[Magdalen] To the chemists among us...What You Need To Know AboutNALED (Dibrom)
Lynn Ronkainen
houstonklr at gmail.com
Fri Sep 15 02:24:35 UTC 2017
Thanks to all who replied. The link was one provided by a neighbor. I appreciate the detailed remarks.
Lynn
On Sep 14, 2017, at 8:29 PM, Charles Wohlers <chadwohl at satucket.com> wrote:
Replying here finally - "recovering" from a 6-mile, 1400' elevation gain, hike up (& down) Middle Mt., which is north of Island Pond, near the Quebec border.
The link you provide is, firstly, designed to make people afraid of naled. It is not dispassionate, to say the least. The studies referenced mostly are of other organophosphates, not naled. I wouldn't put much faith in it. A Google search gives two reasonable sources - Wikipedia and one from Cornell. The Cornell article does make it sound scary (under the section "Acute Toxicity"), but remember the concentrations mentioned are all very high - do take note of Jim Handsfield's response. One good thing noted is that it decomposes very quickly once it comes in contact with any water, so, once sprayed, it won't stick around.

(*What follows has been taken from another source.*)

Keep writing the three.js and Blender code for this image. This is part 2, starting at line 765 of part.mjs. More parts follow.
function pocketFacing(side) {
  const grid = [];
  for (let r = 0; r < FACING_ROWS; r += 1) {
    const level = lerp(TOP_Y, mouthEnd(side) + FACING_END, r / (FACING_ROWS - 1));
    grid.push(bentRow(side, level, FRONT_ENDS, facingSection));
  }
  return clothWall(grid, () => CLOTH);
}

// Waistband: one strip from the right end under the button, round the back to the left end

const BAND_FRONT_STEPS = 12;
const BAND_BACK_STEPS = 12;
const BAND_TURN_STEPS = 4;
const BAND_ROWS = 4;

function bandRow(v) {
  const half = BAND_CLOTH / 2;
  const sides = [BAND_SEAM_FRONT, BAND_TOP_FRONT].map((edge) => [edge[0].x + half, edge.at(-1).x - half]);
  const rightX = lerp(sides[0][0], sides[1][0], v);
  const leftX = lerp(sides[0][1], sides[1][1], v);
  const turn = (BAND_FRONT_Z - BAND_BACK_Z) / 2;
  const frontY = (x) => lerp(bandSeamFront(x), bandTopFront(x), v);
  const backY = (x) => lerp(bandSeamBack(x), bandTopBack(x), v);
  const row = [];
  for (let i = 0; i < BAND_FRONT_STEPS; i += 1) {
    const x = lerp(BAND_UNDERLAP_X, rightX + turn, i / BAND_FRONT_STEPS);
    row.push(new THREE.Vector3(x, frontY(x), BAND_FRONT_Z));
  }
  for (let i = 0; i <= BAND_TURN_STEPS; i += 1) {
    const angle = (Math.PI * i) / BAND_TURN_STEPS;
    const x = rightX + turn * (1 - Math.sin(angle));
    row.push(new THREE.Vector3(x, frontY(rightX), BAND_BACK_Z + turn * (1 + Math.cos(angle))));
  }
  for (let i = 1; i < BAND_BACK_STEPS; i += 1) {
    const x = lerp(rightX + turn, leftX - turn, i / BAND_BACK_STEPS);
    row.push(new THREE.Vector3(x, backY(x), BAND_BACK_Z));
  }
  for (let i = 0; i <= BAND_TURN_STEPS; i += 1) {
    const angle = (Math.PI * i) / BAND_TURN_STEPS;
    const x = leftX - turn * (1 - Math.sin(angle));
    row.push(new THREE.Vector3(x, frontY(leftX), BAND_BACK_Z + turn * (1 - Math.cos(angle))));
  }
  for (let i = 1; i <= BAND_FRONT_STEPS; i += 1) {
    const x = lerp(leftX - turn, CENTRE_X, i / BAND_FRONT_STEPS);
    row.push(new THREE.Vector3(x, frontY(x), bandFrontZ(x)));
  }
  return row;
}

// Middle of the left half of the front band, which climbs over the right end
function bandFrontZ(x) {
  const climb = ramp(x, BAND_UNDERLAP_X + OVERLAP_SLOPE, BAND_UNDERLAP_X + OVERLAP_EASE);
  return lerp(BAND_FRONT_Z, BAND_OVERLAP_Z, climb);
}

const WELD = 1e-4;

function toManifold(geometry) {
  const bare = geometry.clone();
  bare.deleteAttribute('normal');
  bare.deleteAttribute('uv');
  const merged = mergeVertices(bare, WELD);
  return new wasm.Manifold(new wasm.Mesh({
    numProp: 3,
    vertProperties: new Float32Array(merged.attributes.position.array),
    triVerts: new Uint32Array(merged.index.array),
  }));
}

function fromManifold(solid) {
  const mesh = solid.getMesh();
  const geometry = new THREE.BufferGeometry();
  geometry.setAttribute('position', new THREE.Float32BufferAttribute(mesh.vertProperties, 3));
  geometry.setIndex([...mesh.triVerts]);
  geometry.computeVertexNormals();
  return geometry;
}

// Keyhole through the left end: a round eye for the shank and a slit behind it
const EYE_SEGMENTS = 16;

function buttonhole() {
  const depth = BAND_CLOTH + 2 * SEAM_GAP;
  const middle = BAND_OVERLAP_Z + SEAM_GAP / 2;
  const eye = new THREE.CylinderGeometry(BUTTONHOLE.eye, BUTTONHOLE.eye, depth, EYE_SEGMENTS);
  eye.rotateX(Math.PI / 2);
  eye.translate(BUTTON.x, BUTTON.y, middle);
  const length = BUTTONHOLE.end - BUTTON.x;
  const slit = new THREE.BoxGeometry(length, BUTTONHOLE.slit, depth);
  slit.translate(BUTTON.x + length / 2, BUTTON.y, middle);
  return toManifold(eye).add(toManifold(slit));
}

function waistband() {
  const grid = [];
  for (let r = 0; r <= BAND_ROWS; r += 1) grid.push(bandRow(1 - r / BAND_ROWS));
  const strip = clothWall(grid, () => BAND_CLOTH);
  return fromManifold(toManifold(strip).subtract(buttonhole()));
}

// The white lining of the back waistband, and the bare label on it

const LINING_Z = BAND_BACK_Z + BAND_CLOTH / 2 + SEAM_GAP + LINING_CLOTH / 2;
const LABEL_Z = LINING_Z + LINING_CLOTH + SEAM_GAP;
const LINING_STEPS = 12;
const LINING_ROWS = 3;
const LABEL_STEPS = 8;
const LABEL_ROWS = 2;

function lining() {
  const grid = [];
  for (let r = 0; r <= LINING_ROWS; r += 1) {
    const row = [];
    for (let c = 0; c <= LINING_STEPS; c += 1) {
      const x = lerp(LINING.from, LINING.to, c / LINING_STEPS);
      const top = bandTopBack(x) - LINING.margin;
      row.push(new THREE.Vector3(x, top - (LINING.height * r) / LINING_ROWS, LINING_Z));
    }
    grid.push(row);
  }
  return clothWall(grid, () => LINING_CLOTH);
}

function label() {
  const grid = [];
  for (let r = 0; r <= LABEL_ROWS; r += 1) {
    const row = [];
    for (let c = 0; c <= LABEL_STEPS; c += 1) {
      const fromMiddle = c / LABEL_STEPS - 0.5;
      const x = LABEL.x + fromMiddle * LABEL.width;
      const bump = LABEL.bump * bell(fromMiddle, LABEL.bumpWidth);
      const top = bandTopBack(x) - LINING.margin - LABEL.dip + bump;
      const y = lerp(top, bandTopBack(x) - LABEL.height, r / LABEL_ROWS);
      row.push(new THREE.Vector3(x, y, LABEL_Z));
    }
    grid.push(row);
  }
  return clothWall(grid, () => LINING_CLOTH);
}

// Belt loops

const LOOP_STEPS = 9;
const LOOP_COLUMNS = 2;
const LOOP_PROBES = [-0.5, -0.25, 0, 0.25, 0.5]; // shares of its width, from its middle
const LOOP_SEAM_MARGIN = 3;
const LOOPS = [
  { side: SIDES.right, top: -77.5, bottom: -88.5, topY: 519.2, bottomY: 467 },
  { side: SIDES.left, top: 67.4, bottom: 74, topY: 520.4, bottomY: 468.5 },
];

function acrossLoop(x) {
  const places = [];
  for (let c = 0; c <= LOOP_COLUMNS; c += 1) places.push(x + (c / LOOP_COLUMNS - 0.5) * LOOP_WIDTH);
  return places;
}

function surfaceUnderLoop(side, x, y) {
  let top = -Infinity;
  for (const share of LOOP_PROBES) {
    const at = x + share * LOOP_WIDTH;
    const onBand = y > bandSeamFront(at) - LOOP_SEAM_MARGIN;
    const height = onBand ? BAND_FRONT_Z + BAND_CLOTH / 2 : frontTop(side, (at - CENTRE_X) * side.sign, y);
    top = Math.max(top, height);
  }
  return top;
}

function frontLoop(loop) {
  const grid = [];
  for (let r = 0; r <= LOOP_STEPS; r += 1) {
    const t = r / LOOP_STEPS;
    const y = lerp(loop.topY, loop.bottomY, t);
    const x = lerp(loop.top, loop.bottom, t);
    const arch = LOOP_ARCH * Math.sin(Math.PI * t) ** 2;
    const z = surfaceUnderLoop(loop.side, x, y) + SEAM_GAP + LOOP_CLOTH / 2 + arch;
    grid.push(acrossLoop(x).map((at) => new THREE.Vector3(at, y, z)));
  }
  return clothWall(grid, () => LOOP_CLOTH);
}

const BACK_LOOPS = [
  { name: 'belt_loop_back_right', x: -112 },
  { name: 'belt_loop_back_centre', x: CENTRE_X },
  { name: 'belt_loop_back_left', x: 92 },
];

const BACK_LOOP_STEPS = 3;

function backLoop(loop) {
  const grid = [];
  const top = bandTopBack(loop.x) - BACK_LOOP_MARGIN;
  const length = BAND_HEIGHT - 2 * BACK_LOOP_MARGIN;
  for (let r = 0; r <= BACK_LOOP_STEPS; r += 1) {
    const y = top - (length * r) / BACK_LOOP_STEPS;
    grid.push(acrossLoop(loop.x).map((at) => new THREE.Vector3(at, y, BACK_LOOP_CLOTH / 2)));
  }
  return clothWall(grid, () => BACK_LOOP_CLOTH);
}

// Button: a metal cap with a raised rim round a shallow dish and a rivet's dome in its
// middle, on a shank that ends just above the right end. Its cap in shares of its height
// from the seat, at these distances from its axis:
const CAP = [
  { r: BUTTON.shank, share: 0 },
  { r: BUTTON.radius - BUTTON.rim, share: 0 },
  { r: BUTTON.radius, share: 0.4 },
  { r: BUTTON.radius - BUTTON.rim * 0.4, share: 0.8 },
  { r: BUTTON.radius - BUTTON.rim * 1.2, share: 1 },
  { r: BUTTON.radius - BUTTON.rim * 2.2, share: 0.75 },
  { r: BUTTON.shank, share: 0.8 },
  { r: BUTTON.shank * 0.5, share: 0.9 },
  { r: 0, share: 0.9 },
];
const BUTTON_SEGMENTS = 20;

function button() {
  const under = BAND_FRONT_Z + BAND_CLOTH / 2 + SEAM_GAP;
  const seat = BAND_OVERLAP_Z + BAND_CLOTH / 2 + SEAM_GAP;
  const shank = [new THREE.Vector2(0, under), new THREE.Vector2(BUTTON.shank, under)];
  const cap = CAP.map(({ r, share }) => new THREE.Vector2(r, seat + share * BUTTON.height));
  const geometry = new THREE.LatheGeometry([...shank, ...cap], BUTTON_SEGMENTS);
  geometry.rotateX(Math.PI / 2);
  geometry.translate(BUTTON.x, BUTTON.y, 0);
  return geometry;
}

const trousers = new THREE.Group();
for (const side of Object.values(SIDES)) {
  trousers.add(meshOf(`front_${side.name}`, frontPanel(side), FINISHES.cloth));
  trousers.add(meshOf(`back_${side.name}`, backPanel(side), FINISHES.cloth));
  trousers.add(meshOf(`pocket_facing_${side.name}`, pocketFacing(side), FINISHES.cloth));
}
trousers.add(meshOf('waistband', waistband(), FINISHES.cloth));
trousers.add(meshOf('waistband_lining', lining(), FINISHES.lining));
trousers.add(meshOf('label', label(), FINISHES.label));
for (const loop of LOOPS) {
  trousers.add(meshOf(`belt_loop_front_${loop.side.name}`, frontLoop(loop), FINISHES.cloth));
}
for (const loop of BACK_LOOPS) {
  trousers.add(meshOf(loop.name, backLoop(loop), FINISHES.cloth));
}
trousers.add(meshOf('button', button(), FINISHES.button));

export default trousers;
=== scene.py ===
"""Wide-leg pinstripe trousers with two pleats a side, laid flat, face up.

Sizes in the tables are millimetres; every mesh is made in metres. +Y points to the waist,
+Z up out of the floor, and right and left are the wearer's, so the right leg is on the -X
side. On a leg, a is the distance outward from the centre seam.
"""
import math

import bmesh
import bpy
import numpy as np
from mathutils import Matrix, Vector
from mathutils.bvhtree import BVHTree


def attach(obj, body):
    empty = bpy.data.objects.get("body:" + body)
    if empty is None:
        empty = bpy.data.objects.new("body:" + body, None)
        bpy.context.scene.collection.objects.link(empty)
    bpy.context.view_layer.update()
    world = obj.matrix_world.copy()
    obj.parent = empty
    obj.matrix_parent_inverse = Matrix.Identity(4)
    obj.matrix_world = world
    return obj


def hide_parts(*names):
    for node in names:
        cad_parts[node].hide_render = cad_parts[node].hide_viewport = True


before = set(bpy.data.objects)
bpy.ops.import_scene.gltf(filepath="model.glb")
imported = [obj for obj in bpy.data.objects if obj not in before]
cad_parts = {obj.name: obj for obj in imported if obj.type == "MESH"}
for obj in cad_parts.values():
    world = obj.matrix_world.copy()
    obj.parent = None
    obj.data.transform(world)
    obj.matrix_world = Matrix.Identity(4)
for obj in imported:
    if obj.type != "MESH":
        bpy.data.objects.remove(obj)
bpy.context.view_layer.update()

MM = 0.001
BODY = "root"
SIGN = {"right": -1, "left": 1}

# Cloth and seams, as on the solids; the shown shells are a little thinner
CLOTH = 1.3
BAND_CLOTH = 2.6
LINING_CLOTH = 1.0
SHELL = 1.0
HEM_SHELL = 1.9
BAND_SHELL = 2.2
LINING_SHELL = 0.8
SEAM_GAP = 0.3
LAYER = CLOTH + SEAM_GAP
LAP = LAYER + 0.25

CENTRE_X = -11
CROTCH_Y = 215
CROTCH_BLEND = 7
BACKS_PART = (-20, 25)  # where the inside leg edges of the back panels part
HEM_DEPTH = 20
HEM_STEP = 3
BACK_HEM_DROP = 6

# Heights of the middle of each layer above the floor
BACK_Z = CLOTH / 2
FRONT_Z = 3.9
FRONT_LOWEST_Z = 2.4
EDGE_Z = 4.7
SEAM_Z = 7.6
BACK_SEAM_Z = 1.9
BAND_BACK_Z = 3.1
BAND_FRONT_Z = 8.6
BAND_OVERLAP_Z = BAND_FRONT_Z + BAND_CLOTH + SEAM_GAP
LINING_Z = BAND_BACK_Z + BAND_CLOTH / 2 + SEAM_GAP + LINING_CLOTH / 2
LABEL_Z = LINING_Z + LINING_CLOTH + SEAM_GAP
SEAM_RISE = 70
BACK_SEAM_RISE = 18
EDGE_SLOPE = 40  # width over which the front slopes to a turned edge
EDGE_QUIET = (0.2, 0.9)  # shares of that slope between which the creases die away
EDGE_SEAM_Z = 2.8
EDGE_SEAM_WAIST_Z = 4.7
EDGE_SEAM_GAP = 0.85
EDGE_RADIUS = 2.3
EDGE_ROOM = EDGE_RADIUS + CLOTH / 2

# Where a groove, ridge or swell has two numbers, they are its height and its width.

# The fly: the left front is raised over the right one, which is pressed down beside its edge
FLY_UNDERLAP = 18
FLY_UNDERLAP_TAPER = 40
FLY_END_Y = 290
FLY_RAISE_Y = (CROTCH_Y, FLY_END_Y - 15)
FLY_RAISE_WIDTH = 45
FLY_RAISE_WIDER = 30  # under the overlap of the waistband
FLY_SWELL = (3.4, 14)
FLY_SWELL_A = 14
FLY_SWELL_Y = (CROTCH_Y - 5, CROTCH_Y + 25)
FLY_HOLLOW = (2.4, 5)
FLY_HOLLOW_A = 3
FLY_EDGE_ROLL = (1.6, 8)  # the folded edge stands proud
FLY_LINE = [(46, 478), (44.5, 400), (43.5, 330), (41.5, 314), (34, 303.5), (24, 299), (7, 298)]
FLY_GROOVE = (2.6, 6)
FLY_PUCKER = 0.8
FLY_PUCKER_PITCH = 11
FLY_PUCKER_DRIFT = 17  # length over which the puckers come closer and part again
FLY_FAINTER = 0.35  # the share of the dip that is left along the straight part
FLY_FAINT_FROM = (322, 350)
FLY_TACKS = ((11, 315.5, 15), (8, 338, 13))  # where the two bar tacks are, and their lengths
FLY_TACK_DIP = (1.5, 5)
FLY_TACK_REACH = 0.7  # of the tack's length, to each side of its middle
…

I'm not so sure about the EPA article on Naled at the top of the Google search results - it seems designed to put you at ease about the stuff.
EEE is fairly rare, but can be quite dangerous if you contract it - it does kill people. It was a yearly problem back in Mass., and aerial spraying was done some years, about this time of year. It think malathion was used, and I don't recall adverse affects.
That said, organophosphates can be nasty and they can affect mammals like us - albeit at fairly high concentrations. Just this week the lead article in C&E News (the news magazine of the American Chemical Soc.) was on chlorpyrifos, another widely-used organophosphate which the EPA was about to ban on food crops, before Trump was elected - now they've put that off. You can read the article here: http://cen.acs.org/magazine/95/09536.html. It is a good example of balanced reporting, unlike the one you provided.
My sense is that problems may arise from this spraying, but, if so, it would very likely be because somebody screwed up - sprayed it in the wrong place or at too high a concentration.
Hope all this helps a bit.
Chad Wohlers
Woodbury, VT USA
chadwohl at satucket.com
-----Original Message----- From: Lynn Ronkainen
Sent: Thursday, September 14, 2017 4:22 PM
To: magdalen at herberthouse.org
Subject: [Magdalen] To the chemists among us...What You Need To Know AboutNALED (Dibrom)
This is being sprayed by the USAirforce over the areas of flooding in TX from the coast north to Houston and E/W from there
Sounds like it might be worse than the potential mosquitoes... thoughts?